§ The exercise
Repeat exactly the lines from the start of the material below up to and including the "const SEGMENTS = 32;" line.

-- BEGIN Extracted material --

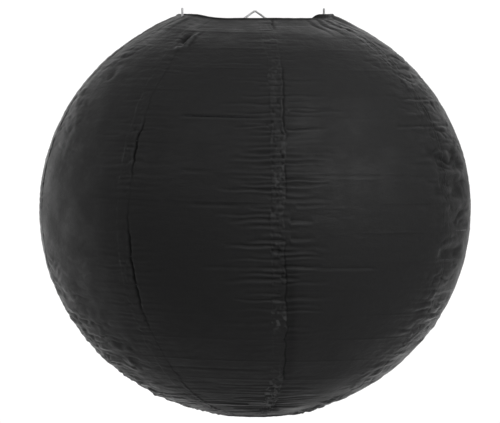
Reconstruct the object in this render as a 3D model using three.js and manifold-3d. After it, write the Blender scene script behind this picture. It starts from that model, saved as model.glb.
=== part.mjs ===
// A round folding paper lantern, 16 inches across, on its wire expander.
//
// The shade is a wire ring at each end with turns of thin rib wire between them, all papered over.
// It folds flat like an accordion, so each turn is a body of its own: one wire ring and one band of
// paper. The bands nest like cups when the turns close up. The expander is a bent wire that stands
// inside, pushes the two end rings apart and ends in the loop that the lantern hangs by.
//
// Millimetres, +Z up. The origin is at the top of the hanging loop's inner side.

import * as THREE from 'three';
import { mergeVertices } from 'three/addons/utils/BufferGeometryUtils.js';
import Module from 'manifold-3d';

// The shade: an ellipsoid of revolution, cut off at both ends. Polar angles run from the top, in degrees.
const SHADE_RADIUS = 203;
const SHADE_HALF_HEIGHT = 195;
const TOP_POLAR = 21.4;
const BOTTOM_POLAR = 170;
const FIRST_RIB_POLAR = 31.5;
const RIB_PITCH = 7.8;
const RIB_TURNS = 18;
const EQUATOR_Z = -185.6;
const SEGMENTS = 32;

// The paper, drawn thicker than it is so that it is a sound solid.
const PAPER_THICKNESS = 0.5;
const CLEARANCE = 0.3;

// The wires.
const RING_WIRE_RADIUS = 1;
const RIB_WIRE_RADIUS = 0.4;
const RING_WIRE_SIDES = 6;
const RIB_WIRE_SIDES = 5;

// The expander lies in one upright plane, turned about the lantern's axis.
const EXPANDER_TURN = THREE.MathUtils.degToRad(29);
const EXPANDER_WIRE_RADIUS = 1;
const EXPANDER_WIRE_SIDES = 6;
const LOOP_BEND = 3;
const LOOP_HALF_ANGLE = THREE.MathUtils.degToRad(58);
const LEG_TOP_REACH = 15;
const LEG_FOOT_REACH = 28;
const FOOT_TIP_REACH = 34.2;
const ARM_SET_BACK = 2 * EXPANDER_WIRE_RADIUS + CLEARANCE;
const ARM_BEND = 1.5;
const ARM_DIP = 8;
const ARM_DIP_BEND = 20;
const HOOK_REACH = 76.2;
const HOOK_TIP_Z = 3.2;
const WIRE_BEND = 2.5;
const BEND_STEPS = 5;
const NOTCH_WIDTH = 6;
const NOTCH_HEIGHT = 12;

const paper = new THREE.MeshStandardMaterial({ name: 'paper', color: 0x1b1b1d, roughness: 0.85, metalness: 0 });
const ribWire = new THREE.MeshStandardMaterial({ name: 'rib_wire', color: 0x3c3c3e, roughness: 0.5, metalness: 1 });
const steel = new THREE.MeshStandardMaterial({ name: 'steel', color: 0x8d8f92, roughness: 0.4, metalness: 1 });

const wasm = await Module();
wasm.setup();

const lantern = new THREE.Group();
lantern.name = 'paper_lantern';

function addPiece(name, geometry, material) {
  const piece = new THREE.Mesh(geometry, material);
  piece.name = name;
  lantern.add(piece);
  return piece;
}

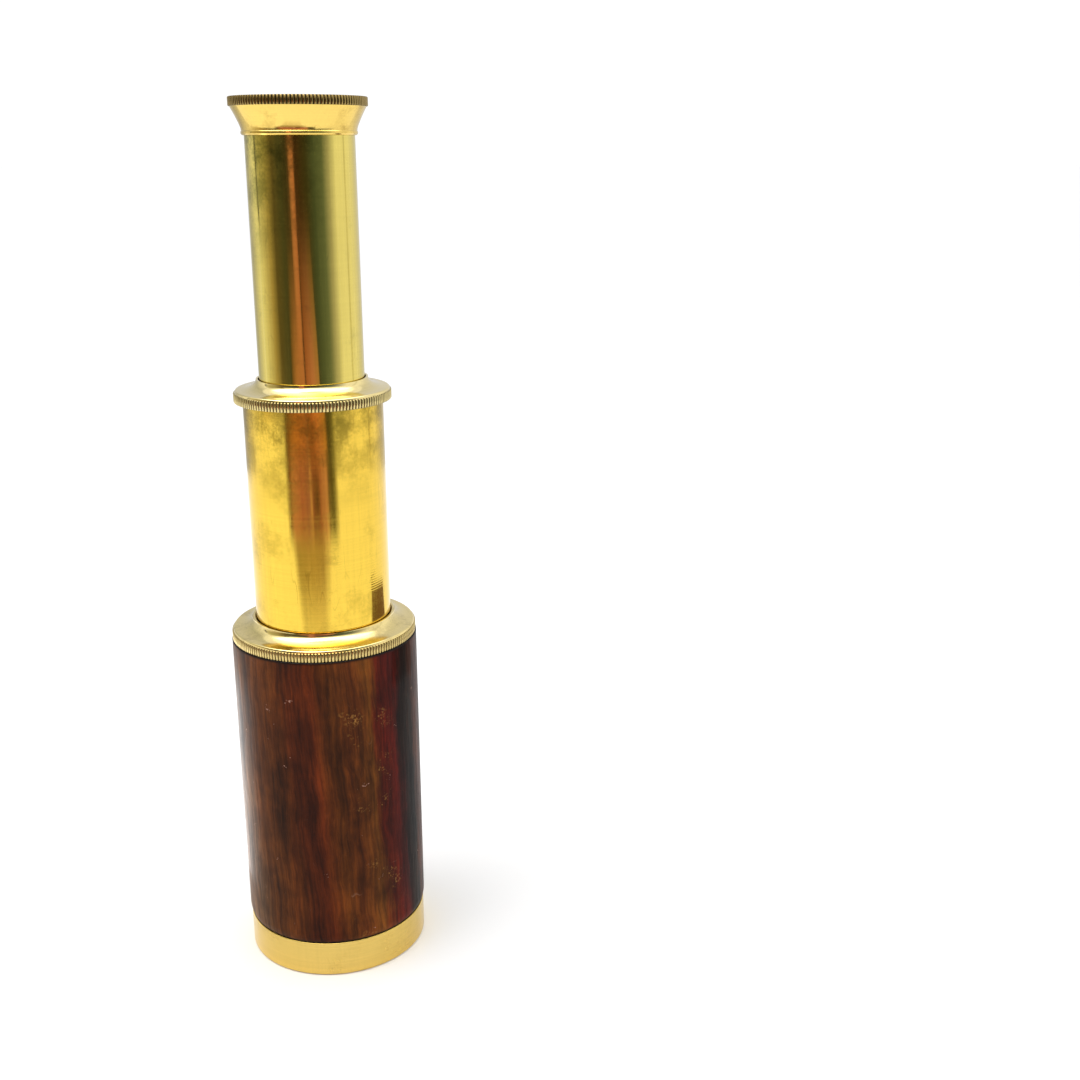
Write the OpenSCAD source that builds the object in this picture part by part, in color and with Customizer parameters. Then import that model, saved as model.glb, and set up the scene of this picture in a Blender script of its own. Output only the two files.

-- END Extracted material --

§ The reply
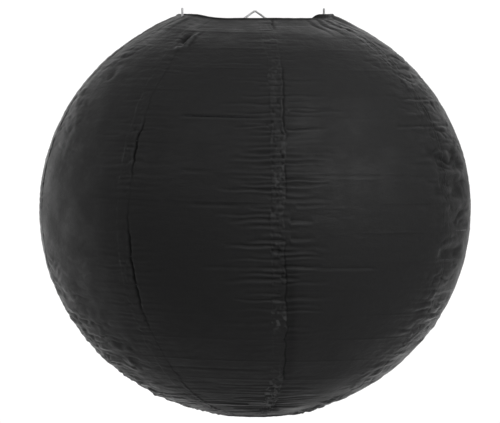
Reconstruct the object in this render as a 3D model using three.js and manifold-3d. After it, write the Blender scene script behind this picture. It starts from that model, saved as model.glb.
=== part.mjs ===
// A round folding paper lantern, 16 inches across, on its wire expander.
//
// The shade is a wire ring at each end with turns of thin rib wire between them, all papered over.
// It folds flat like an accordion, so each turn is a body of its own: one wire ring and one band of
// paper. The bands nest like cups when the turns close up. The expander is a bent wire that stands
// inside, pushes the two end rings apart and ends in the loop that the lantern hangs by.
//
// Millimetres, +Z up. The origin is at the top of the hanging loop's inner side.

import * as THREE from 'three';
import { mergeVertices } from 'three/addons/utils/BufferGeometryUtils.js';
import Module from 'manifold-3d';

// The shade: an ellipsoid of revolution, cut off at both ends. Polar angles run from the top, in degrees.
const SHADE_RADIUS = 203;
const SHADE_HALF_HEIGHT = 195;
const TOP_POLAR = 21.4;
const BOTTOM_POLAR = 170;
const FIRST_RIB_POLAR = 31.5;
const RIB_PITCH = 7.8;
const RIB_TURNS = 18;
const EQUATOR_Z = -185.6;
const SEGMENTS = 32;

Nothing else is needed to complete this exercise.